Copy every line, leaving nothing out and adding nothing.

'''

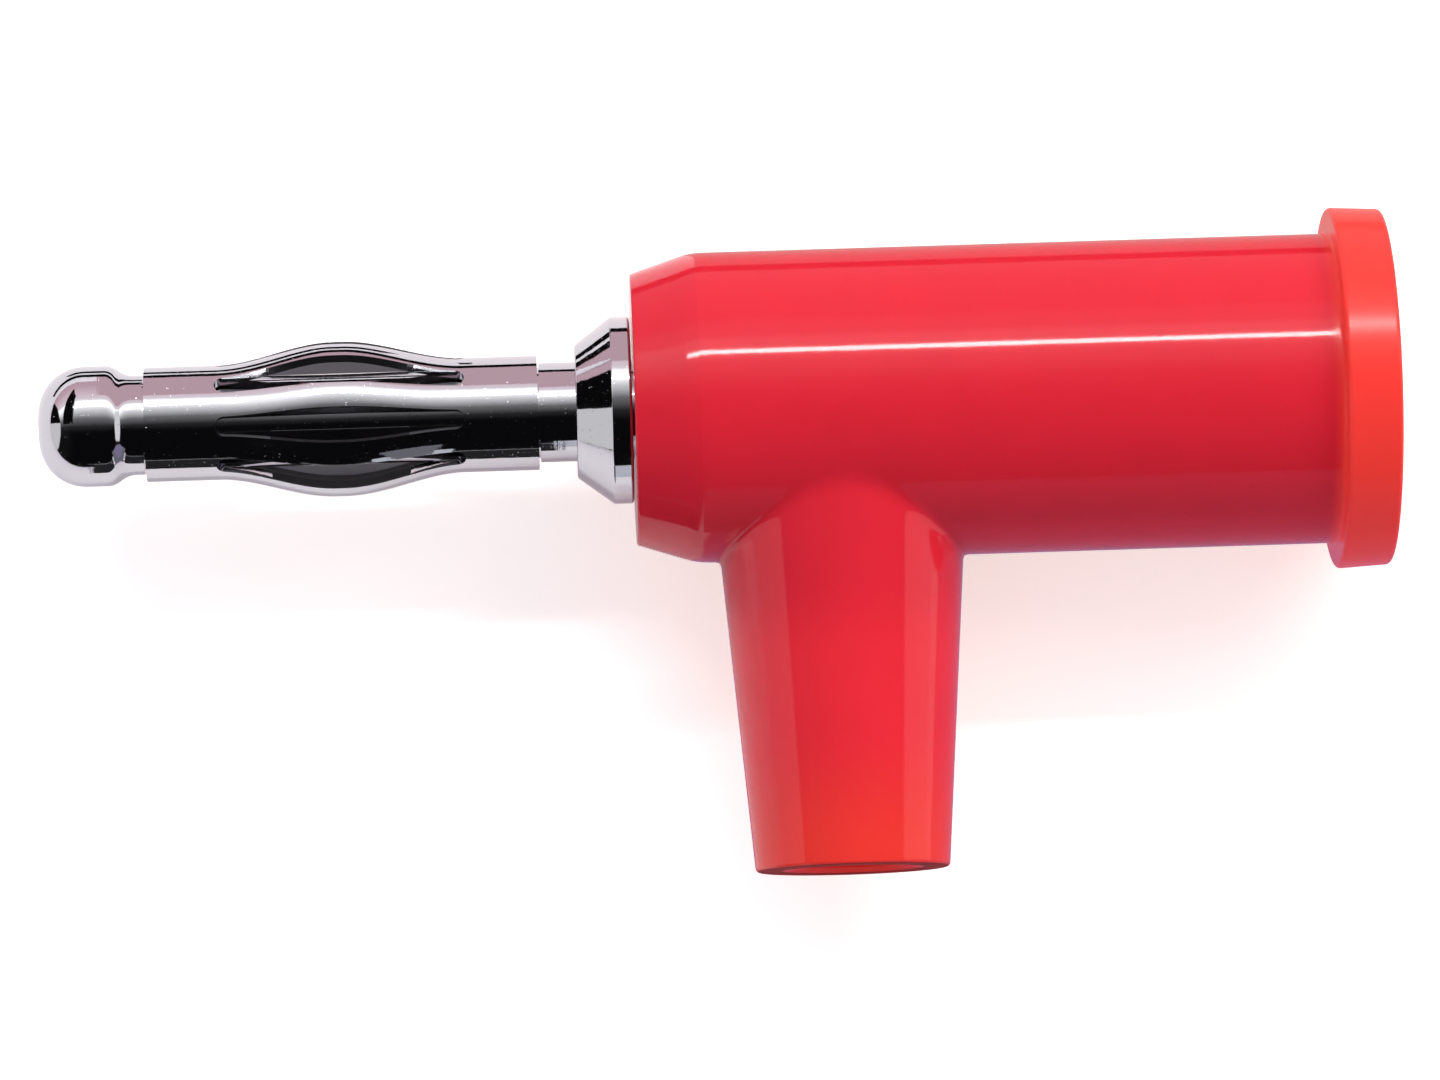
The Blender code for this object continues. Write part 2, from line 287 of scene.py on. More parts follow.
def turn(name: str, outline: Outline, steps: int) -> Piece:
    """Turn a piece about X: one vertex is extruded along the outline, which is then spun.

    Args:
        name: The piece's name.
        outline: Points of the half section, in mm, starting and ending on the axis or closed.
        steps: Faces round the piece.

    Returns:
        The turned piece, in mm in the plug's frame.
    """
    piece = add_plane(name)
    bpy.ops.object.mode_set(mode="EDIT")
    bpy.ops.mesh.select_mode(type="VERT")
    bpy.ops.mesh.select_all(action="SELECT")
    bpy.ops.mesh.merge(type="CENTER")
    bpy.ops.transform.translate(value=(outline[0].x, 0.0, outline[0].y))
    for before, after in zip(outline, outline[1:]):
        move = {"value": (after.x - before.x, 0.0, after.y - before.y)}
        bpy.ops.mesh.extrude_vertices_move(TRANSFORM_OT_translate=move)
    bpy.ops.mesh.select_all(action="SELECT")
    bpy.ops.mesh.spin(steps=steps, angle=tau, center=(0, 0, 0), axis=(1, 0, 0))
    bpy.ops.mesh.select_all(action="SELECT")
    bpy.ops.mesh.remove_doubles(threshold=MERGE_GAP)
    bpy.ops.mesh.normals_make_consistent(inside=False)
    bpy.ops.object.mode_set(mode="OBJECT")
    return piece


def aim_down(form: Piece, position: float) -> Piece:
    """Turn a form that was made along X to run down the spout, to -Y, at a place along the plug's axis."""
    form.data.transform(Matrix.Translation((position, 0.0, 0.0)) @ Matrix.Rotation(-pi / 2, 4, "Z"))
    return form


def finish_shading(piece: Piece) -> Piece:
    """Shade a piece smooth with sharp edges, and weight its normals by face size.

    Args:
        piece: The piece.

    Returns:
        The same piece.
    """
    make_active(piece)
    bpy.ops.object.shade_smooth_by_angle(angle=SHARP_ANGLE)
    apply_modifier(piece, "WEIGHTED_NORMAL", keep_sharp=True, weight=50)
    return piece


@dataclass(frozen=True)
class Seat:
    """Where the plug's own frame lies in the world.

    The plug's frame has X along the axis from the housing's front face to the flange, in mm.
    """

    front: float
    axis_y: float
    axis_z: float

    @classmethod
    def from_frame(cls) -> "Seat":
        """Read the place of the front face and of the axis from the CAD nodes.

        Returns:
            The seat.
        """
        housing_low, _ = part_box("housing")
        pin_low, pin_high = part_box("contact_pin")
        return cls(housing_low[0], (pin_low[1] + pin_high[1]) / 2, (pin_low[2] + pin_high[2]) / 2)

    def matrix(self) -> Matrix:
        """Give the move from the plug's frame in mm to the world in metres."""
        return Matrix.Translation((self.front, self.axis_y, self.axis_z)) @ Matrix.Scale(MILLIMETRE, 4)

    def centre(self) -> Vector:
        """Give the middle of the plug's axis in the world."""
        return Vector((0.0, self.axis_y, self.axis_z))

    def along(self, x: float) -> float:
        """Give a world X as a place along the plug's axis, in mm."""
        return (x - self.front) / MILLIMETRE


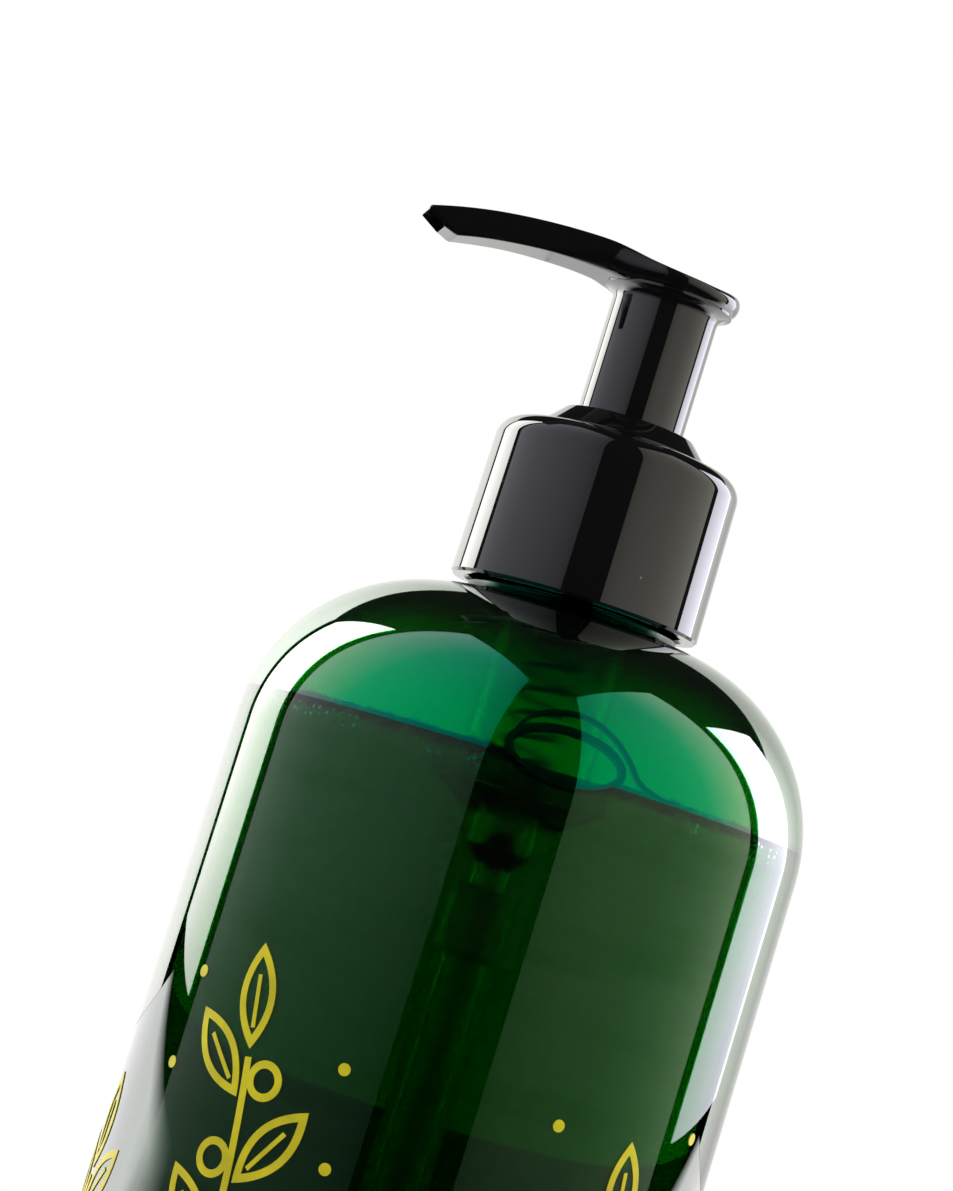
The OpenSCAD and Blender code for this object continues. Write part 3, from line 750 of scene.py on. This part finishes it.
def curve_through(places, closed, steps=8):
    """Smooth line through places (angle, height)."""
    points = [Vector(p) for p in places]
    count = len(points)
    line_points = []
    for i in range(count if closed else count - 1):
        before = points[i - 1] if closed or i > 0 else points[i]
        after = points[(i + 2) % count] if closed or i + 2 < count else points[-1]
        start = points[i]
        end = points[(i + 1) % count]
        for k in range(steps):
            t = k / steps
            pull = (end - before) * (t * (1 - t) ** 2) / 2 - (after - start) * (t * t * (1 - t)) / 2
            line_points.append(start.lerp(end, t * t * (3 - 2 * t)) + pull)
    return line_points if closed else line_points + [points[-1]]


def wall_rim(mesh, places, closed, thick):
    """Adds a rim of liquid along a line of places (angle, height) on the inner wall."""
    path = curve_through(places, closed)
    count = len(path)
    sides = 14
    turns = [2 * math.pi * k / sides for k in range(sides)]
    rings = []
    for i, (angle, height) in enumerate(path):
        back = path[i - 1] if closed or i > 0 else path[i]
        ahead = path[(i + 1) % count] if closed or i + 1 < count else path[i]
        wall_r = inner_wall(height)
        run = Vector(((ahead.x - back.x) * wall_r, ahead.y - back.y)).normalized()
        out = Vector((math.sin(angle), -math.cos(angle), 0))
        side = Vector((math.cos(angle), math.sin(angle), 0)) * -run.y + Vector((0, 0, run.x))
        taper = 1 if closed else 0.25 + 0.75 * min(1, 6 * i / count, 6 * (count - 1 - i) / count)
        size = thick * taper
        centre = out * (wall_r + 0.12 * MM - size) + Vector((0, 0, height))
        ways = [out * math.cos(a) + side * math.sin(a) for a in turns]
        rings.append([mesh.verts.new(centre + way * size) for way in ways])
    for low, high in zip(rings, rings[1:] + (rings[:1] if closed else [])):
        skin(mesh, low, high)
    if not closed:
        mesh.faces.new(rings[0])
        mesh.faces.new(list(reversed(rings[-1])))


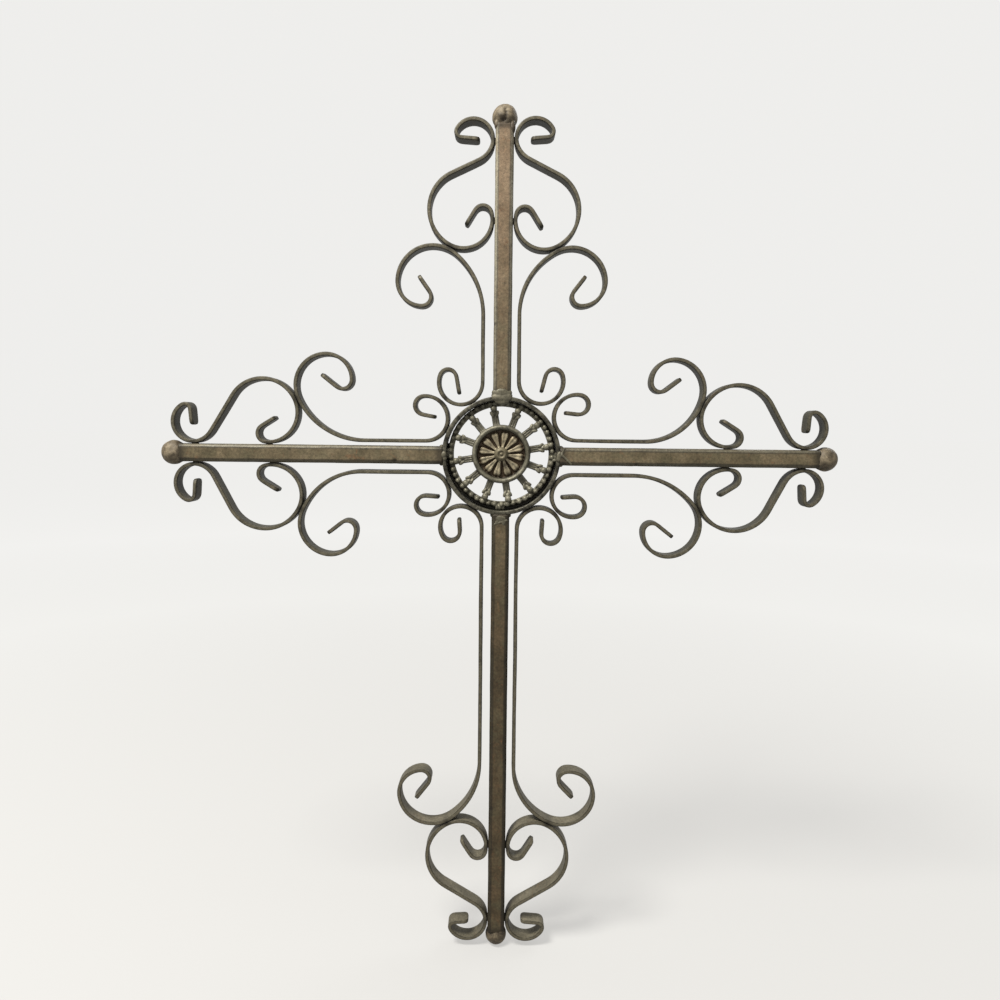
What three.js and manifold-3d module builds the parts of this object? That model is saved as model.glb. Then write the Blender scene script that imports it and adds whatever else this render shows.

'''

▸ **IN RESPONSE**
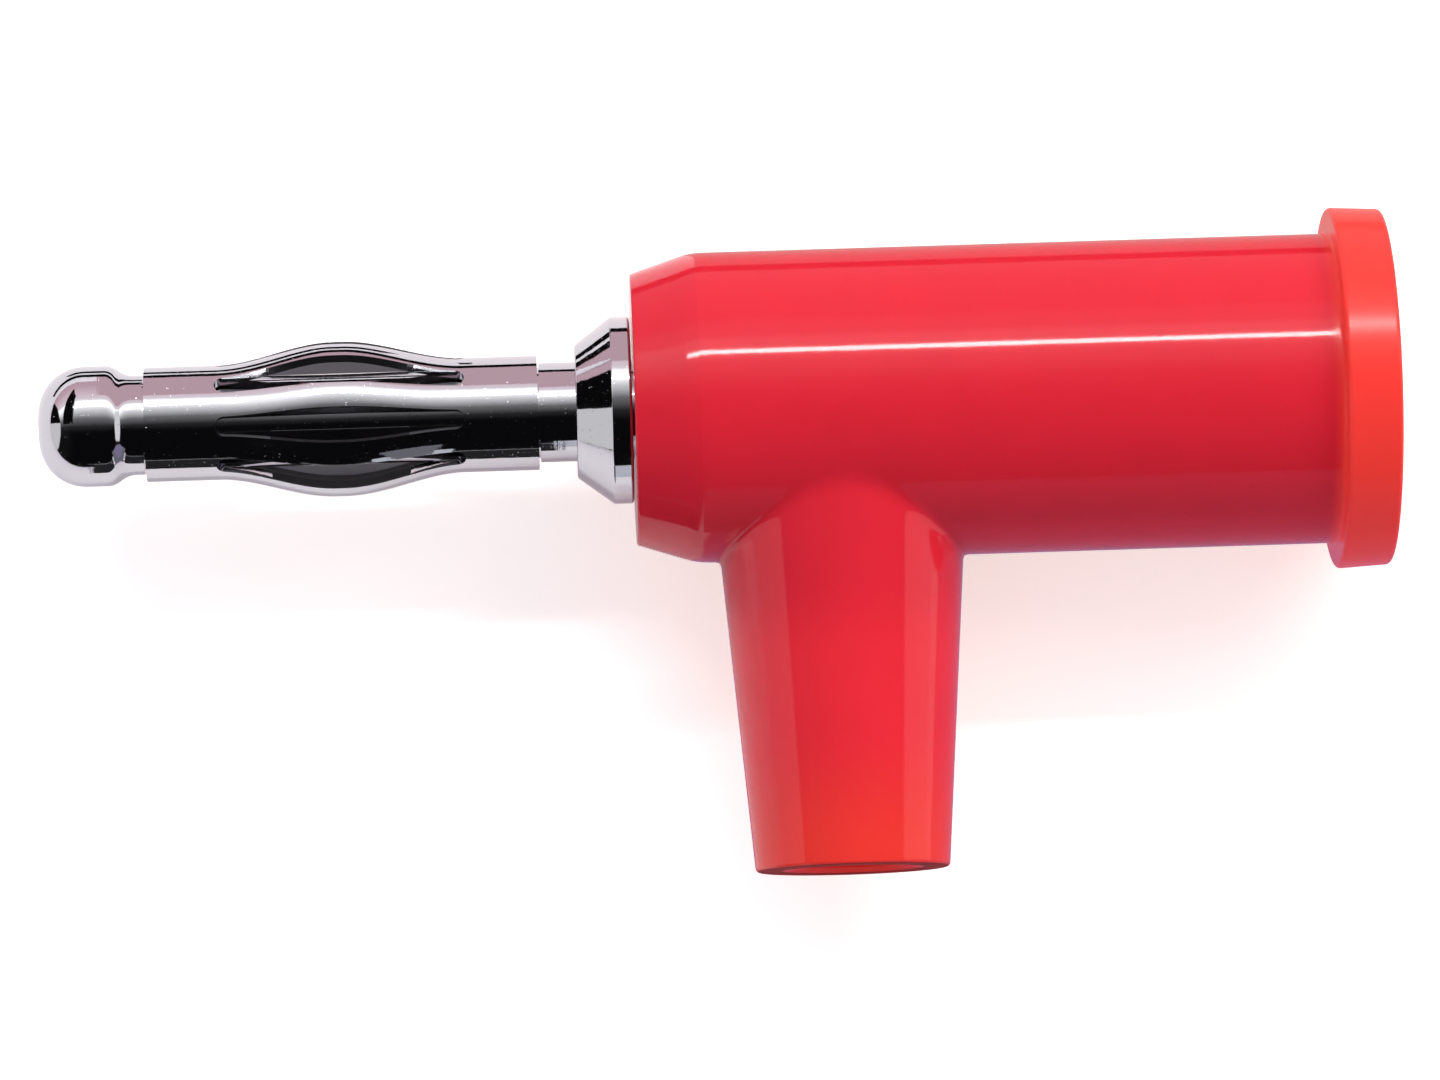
The Blender code for this object continues. Write part 2, from line 287 of scene.py on. More parts follow.
def turn(name: str, outline: Outline, steps: int) -> Piece:
    """Turn a piece about X: one vertex is extruded along the outline, which is then spun.

    Args:
        name: The piece's name.
        outline: Points of the half section, in mm, starting and ending on the axis or closed.
        steps: Faces round the piece.

    Returns:
        The turned piece, in mm in the plug's frame.
    """
    piece = add_plane(name)
    bpy.ops.object.mode_set(mode="EDIT")
    bpy.ops.mesh.select_mode(type="VERT")
    bpy.ops.mesh.select_all(action="SELECT")
    bpy.ops.mesh.merge(type="CENTER")
    bpy.ops.transform.translate(value=(outline[0].x, 0.0, outline[0].y))
    for before, after in zip(outline, outline[1:]):
        move = {"value": (after.x - before.x, 0.0, after.y - before.y)}
        bpy.ops.mesh.extrude_vertices_move(TRANSFORM_OT_translate=move)
    bpy.ops.mesh.select_all(action="SELECT")
    bpy.ops.mesh.spin(steps=steps, angle=tau, center=(0, 0, 0), axis=(1, 0, 0))
    bpy.ops.mesh.select_all(action="SELECT")
    bpy.ops.mesh.remove_doubles(threshold=MERGE_GAP)
    bpy.ops.mesh.normals_make_consistent(inside=False)
    bpy.ops.object.mode_set(mode="OBJECT")
    return piece


def aim_down(form: Piece, position: float) -> Piece:
    """Turn a form that was made along X to run down the spout, to -Y, at a place along the plug's axis."""
    form.data.transform(Matrix.Translation((position, 0.0, 0.0)) @ Matrix.Rotation(-pi / 2, 4, "Z"))
    return form


def finish_shading(piece: Piece) -> Piece:
    """Shade a piece smooth with sharp edges, and weight its normals by face size.

    Args:
        piece: The piece.

    Returns:
        The same piece.
    """
    make_active(piece)
    bpy.ops.object.shade_smooth_by_angle(angle=SHARP_ANGLE)
    apply_modifier(piece, "WEIGHTED_NORMAL", keep_sharp=True, weight=50)
    return piece


@dataclass(frozen=True)
class Seat:
    """Where the plug's own frame lies in the world.

    The plug's frame has X along the axis from the housing's front face to the flange, in mm.
    """

    front: float
    axis_y: float
    axis_z: float

    @classmethod
    def from_frame(cls) -> "Seat":
        """Read the place of the front face and of the axis from the CAD nodes.

        Returns:
            The seat.
        """
        housing_low, _ = part_box("housing")
        pin_low, pin_high = part_box("contact_pin")
        return cls(housing_low[0], (pin_low[1] + pin_high[1]) / 2, (pin_low[2] + pin_high[2]) / 2)

    def matrix(self) -> Matrix:
        """Give the move from the plug's frame in mm to the world in metres."""
        return Matrix.Translation((self.front, self.axis_y, self.axis_z)) @ Matrix.Scale(MILLIMETRE, 4)

    def centre(self) -> Vector:
        """Give the middle of the plug's axis in the world."""
        return Vector((0.0, self.axis_y, self.axis_z))

    def along(self, x: float) -> float:
        """Give a world X as a place along the plug's axis, in mm."""
        return (x - self.front) / MILLIMETRE


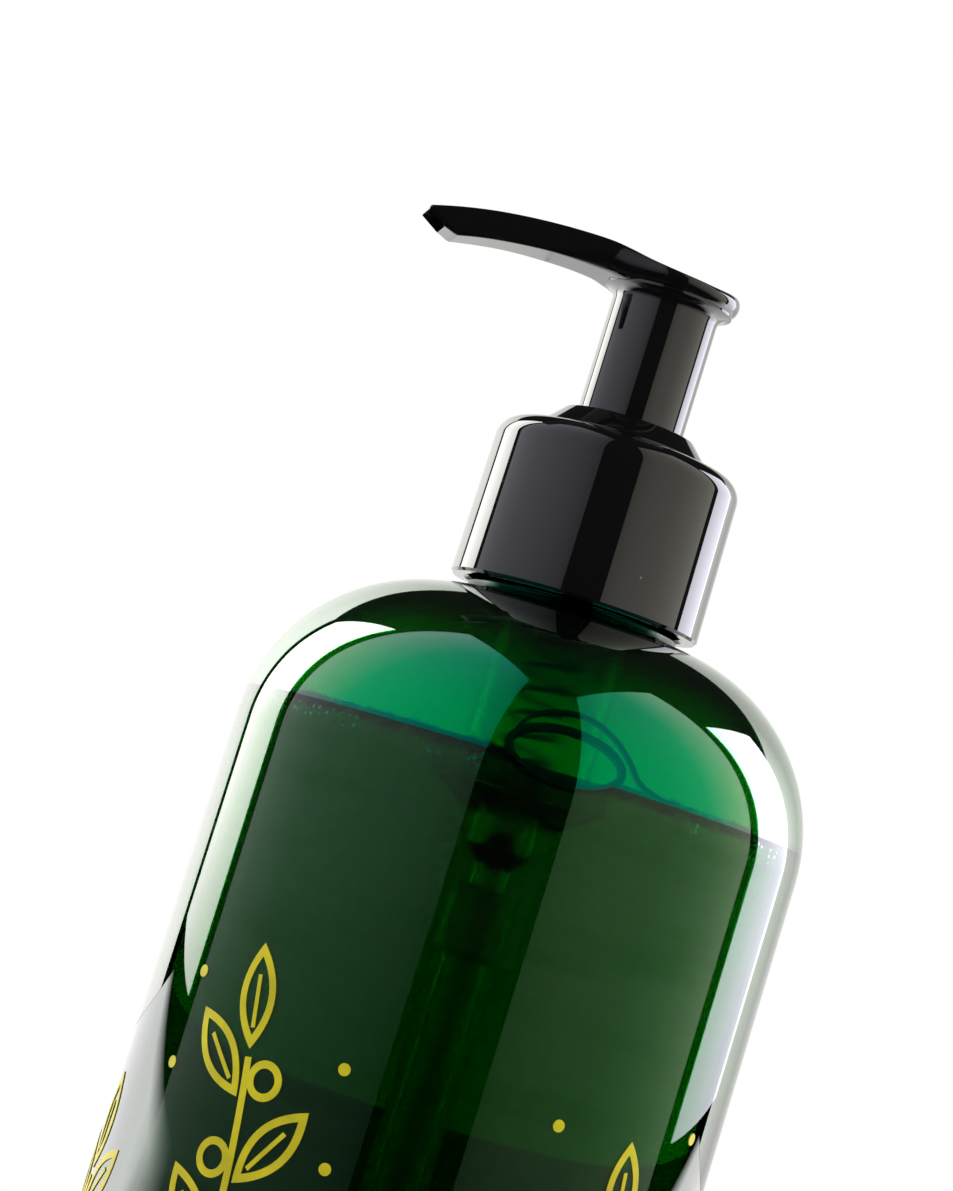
The OpenSCAD and Blender code for this object continues. Write part 3, from line 750 of scene.py on. This part finishes it.
def curve_through(places, closed, steps=8):
    """Smooth line through places (angle, height)."""
    points = [Vector(p) for p in places]
    count = len(points)
    line_points = []
    for i in range(count if closed else count - 1):
        before = points[i - 1] if closed or i > 0 else points[i]
        after = points[(i + 2) % count] if closed or i + 2 < count else points[-1]
        start = points[i]
        end = points[(i + 1) % count]
        for k in range(steps):
            t = k / steps
            pull = (end - before) * (t * (1 - t) ** 2) / 2 - (after - start) * (t * t * (1 - t)) / 2
            line_points.append(start.lerp(end, t * t * (3 - 2 * t)) + pull)
    return line_points if closed else line_points + [points[-1]]


def wall_rim(mesh, places, closed, thick):
    """Adds a rim of liquid along a line of places (angle, height) on the inner wall."""
    path = curve_through(places, closed)
    count = len(path)
    sides = 14
    turns = [2 * math.pi * k / sides for k in range(sides)]
    rings = []
    for i, (angle, height) in enumerate(path):
        back = path[i - 1] if closed or i > 0 else path[i]
        ahead = path[(i + 1) % count] if closed or i + 1 < count else path[i]
        wall_r = inner_wall(height)
        run = Vector(((ahead.x - back.x) * wall_r, ahead.y - back.y)).normalized()
        out = Vector((math.sin(angle), -math.cos(angle), 0))
        side = Vector((math.cos(angle), math.sin(angle), 0)) * -run.y + Vector((0, 0, run.x))
        taper = 1 if closed else 0.25 + 0.75 * min(1, 6 * i / count, 6 * (count - 1 - i) / count)
        size = thick * taper
        centre = out * (wall_r + 0.12 * MM - size) + Vector((0, 0, height))
        ways = [out * math.cos(a) + side * math.sin(a) for a in turns]
        rings.append([mesh.verts.new(centre + way * size) for way in ways])
    for low, high in zip(rings, rings[1:] + (rings[:1] if closed else [])):
        skin(mesh, low, high)
    if not closed:
        mesh.faces.new(rings[0])
        mesh.faces.new(list(reversed(rings[-1])))


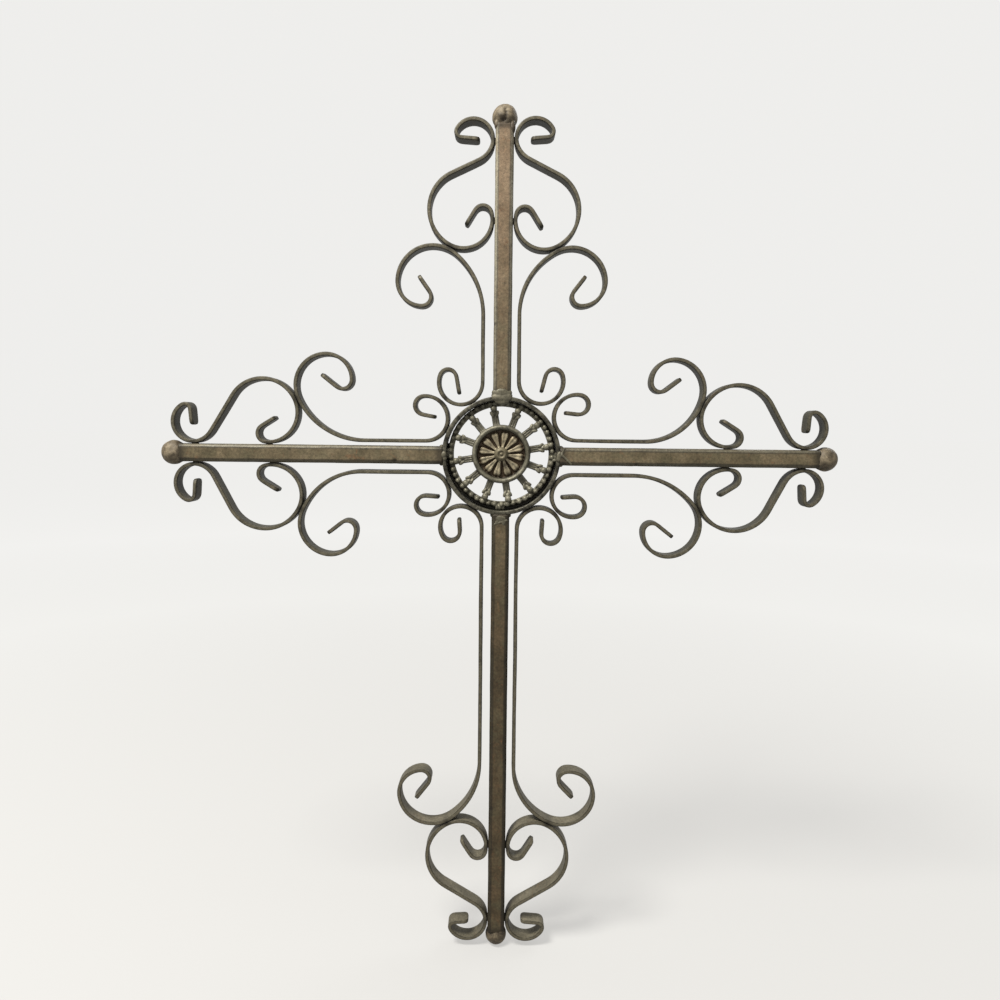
What three.js and manifold-3d module builds the parts of this object? That model is saved as model.glb. Then write the Blender scene script that imports it and adds whatever else this render shows.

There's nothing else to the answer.